### [Instructions for the task]
Each line below should be reproduced without any alteration.

>> Start Information supplied

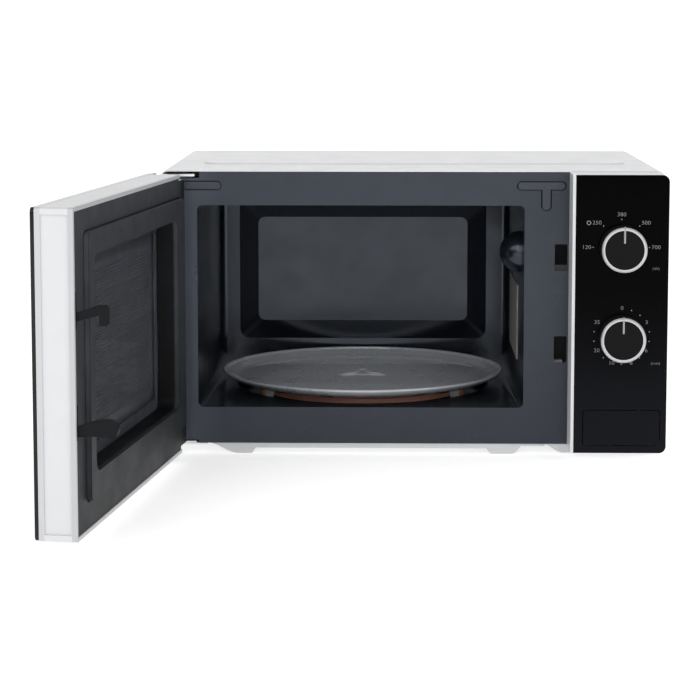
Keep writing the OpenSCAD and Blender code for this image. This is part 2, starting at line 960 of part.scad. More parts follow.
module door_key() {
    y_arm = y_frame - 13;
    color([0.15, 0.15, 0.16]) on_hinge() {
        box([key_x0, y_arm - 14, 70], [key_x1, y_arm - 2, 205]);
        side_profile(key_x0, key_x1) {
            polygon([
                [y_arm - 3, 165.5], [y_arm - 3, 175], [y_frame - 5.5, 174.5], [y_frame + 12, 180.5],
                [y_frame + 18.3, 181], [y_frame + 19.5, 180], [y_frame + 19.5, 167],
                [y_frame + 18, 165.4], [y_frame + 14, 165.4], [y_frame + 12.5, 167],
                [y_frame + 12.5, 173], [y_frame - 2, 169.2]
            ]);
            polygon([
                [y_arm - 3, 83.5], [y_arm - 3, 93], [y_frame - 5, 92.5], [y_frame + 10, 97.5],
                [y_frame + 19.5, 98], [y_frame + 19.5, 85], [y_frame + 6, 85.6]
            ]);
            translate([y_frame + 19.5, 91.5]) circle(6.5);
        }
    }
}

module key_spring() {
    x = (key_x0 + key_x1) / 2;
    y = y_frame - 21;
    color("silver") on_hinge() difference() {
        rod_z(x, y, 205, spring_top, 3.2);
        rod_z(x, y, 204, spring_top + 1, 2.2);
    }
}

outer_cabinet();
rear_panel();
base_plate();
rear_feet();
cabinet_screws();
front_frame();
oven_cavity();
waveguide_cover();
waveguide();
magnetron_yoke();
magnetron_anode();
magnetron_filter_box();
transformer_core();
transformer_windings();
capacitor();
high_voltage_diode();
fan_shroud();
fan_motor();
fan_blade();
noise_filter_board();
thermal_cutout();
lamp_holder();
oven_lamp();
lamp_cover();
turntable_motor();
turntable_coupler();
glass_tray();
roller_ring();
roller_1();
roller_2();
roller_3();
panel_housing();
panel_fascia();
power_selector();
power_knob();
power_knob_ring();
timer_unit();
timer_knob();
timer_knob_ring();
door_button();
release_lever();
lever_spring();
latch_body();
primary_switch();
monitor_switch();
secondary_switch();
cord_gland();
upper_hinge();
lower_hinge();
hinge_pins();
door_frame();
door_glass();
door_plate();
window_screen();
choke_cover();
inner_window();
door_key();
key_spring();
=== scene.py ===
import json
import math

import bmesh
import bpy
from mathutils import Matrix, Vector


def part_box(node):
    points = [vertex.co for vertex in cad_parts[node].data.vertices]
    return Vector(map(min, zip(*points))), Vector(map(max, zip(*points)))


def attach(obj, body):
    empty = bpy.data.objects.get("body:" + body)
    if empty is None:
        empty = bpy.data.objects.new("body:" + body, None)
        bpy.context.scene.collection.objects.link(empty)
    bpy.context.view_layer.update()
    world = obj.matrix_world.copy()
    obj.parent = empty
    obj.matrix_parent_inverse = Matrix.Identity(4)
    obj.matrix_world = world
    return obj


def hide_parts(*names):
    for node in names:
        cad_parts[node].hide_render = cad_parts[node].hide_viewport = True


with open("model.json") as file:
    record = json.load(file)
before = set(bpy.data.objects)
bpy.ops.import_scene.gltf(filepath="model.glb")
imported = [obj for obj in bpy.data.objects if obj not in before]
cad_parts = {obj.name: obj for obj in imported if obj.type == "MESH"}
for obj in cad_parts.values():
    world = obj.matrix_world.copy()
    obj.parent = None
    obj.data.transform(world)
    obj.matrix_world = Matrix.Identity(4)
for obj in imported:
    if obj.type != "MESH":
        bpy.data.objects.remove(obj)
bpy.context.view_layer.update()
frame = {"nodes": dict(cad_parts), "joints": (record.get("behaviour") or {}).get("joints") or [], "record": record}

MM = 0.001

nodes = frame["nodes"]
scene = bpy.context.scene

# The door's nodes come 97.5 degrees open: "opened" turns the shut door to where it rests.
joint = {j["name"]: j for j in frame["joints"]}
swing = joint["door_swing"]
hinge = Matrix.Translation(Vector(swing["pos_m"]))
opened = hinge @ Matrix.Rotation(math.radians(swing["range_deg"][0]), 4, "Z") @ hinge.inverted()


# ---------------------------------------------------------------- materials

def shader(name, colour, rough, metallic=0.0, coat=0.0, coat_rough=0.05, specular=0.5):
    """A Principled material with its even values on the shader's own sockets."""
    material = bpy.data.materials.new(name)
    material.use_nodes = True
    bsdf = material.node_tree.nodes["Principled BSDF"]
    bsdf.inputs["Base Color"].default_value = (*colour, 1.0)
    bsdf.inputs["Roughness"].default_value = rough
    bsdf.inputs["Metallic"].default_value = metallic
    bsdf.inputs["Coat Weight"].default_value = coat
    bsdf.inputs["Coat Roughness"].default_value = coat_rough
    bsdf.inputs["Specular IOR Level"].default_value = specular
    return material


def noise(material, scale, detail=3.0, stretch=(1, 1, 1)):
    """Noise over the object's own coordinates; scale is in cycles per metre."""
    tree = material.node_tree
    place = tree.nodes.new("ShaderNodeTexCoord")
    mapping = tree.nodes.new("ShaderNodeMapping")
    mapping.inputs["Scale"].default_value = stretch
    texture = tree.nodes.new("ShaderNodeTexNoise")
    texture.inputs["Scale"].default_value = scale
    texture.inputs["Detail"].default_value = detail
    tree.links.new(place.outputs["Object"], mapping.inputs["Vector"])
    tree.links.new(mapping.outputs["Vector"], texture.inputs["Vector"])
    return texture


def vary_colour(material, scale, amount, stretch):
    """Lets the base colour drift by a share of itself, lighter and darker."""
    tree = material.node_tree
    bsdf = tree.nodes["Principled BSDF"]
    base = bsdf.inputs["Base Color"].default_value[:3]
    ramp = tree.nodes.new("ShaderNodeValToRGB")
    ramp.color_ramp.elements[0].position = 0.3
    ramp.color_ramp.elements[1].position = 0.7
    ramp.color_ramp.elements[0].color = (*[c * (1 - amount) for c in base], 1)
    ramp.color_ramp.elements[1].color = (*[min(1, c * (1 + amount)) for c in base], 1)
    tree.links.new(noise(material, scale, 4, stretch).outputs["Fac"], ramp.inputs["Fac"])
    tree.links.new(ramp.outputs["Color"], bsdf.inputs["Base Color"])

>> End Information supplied

### [Correct answer]
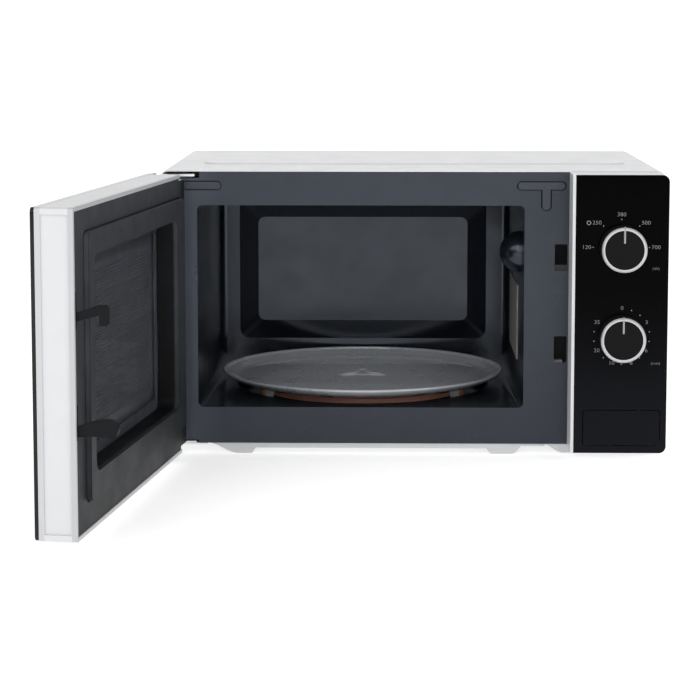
Keep writing the OpenSCAD and Blender code for this image. This is part 2, starting at line 960 of part.scad. More parts follow.
module door_key() {
    y_arm = y_frame - 13;
    color([0.15, 0.15, 0.16]) on_hinge() {
        box([key_x0, y_arm - 14, 70], [key_x1, y_arm - 2, 205]);
        side_profile(key_x0, key_x1) {
            polygon([
                [y_arm - 3, 165.5], [y_arm - 3, 175], [y_frame - 5.5, 174.5], [y_frame + 12, 180.5],
                [y_frame + 18.3, 181], [y_frame + 19.5, 180], [y_frame + 19.5, 167],
                [y_frame + 18, 165.4], [y_frame + 14, 165.4], [y_frame + 12.5, 167],
                [y_frame + 12.5, 173], [y_frame - 2, 169.2]
            ]);
            polygon([
                [y_arm - 3, 83.5], [y_arm - 3, 93], [y_frame - 5, 92.5], [y_frame + 10, 97.5],
                [y_frame + 19.5, 98], [y_frame + 19.5, 85], [y_frame + 6, 85.6]
            ]);
            translate([y_frame + 19.5, 91.5]) circle(6.5);
        }
    }
}

module key_spring() {
    x = (key_x0 + key_x1) / 2;
    y = y_frame - 21;
    color("silver") on_hinge() difference() {
        rod_z(x, y, 205, spring_top, 3.2);
        rod_z(x, y, 204, spring_top + 1, 2.2);
    }
}

outer_cabinet();
rear_panel();
base_plate();
rear_feet();
cabinet_screws();
front_frame();
oven_cavity();
waveguide_cover();
waveguide();
magnetron_yoke();
magnetron_anode();
magnetron_filter_box();
transformer_core();
transformer_windings();
capacitor();
high_voltage_diode();
fan_shroud();
fan_motor();
fan_blade();
noise_filter_board();
thermal_cutout();
lamp_holder();
oven_lamp();
lamp_cover();
turntable_motor();
turntable_coupler();
glass_tray();
roller_ring();
roller_1();
roller_2();
roller_3();
panel_housing();
panel_fascia();
power_selector();
power_knob();
power_knob_ring();
timer_unit();
timer_knob();
timer_knob_ring();
door_button();
release_lever();
lever_spring();
latch_body();
primary_switch();
monitor_switch();
secondary_switch();
cord_gland();
upper_hinge();
lower_hinge();
hinge_pins();
door_frame();
door_glass();
door_plate();
window_screen();
choke_cover();
inner_window();
door_key();
key_spring();
=== scene.py ===
import json
import math

import bmesh
import bpy
from mathutils import Matrix, Vector


def part_box(node):
    points = [vertex.co for vertex in cad_parts[node].data.vertices]
    return Vector(map(min, zip(*points))), Vector(map(max, zip(*points)))


def attach(obj, body):
    empty = bpy.data.objects.get("body:" + body)
    if empty is None:
        empty = bpy.data.objects.new("body:" + body, None)
        bpy.context.scene.collection.objects.link(empty)
    bpy.context.view_layer.update()
    world = obj.matrix_world.copy()
    obj.parent = empty
    obj.matrix_parent_inverse = Matrix.Identity(4)
    obj.matrix_world = world
    return obj


def hide_parts(*names):
    for node in names:
        cad_parts[node].hide_render = cad_parts[node].hide_viewport = True


with open("model.json") as file:
    record = json.load(file)
before = set(bpy.data.objects)
bpy.ops.import_scene.gltf(filepath="model.glb")
imported = [obj for obj in bpy.data.objects if obj not in before]
cad_parts = {obj.name: obj for obj in imported if obj.type == "MESH"}
for obj in cad_parts.values():
    world = obj.matrix_world.copy()
    obj.parent = None
    obj.data.transform(world)
    obj.matrix_world = Matrix.Identity(4)
for obj in imported:
    if obj.type != "MESH":
        bpy.data.objects.remove(obj)
bpy.context.view_layer.update()
frame = {"nodes": dict(cad_parts), "joints": (record.get("behaviour") or {}).get("joints") or [], "record": record}

MM = 0.001

nodes = frame["nodes"]
scene = bpy.context.scene

# The door's nodes come 97.5 degrees open: "opened" turns the shut door to where it rests.
joint = {j["name"]: j for j in frame["joints"]}
swing = joint["door_swing"]
hinge = Matrix.Translation(Vector(swing["pos_m"]))
opened = hinge @ Matrix.Rotation(math.radians(swing["range_deg"][0]), 4, "Z") @ hinge.inverted()


# ---------------------------------------------------------------- materials

def shader(name, colour, rough, metallic=0.0, coat=0.0, coat_rough=0.05, specular=0.5):
    """A Principled material with its even values on the shader's own sockets."""
    material = bpy.data.materials.new(name)
    material.use_nodes = True
    bsdf = material.node_tree.nodes["Principled BSDF"]
    bsdf.inputs["Base Color"].default_value = (*colour, 1.0)
    bsdf.inputs["Roughness"].default_value = rough
    bsdf.inputs["Metallic"].default_value = metallic
    bsdf.inputs["Coat Weight"].default_value = coat
    bsdf.inputs["Coat Roughness"].default_value = coat_rough
    bsdf.inputs["Specular IOR Level"].default_value = specular
    return material


def noise(material, scale, detail=3.0, stretch=(1, 1, 1)):
    """Noise over the object's own coordinates; scale is in cycles per metre."""
    tree = material.node_tree
    place = tree.nodes.new("ShaderNodeTexCoord")
    mapping = tree.nodes.new("ShaderNodeMapping")
    mapping.inputs["Scale"].default_value = stretch
    texture = tree.nodes.new("ShaderNodeTexNoise")
    texture.inputs["Scale"].default_value = scale
    texture.inputs["Detail"].default_value = detail
    tree.links.new(place.outputs["Object"], mapping.inputs["Vector"])
    tree.links.new(mapping.outputs["Vector"], texture.inputs["Vector"])
    return texture


def vary_colour(material, scale, amount, stretch):
    """Lets the base colour drift by a share of itself, lighter and darker."""
    tree = material.node_tree
    bsdf = tree.nodes["Principled BSDF"]
    base = bsdf.inputs["Base Color"].default_value[:3]
    ramp = tree.nodes.new("ShaderNodeValToRGB")
    ramp.color_ramp.elements[0].position = 0.3
    ramp.color_ramp.elements[1].position = 0.7
    ramp.color_ramp.elements[0].color = (*[c * (1 - amount) for c in base], 1)
    ramp.color_ramp.elements[1].color = (*[min(1, c * (1 + amount)) for c in base], 1)
    tree.links.new(noise(material, scale, 4, stretch).outputs["Fac"], ramp.inputs["Fac"])
    tree.links.new(ramp.outputs["Color"], bsdf.inputs["Base Color"])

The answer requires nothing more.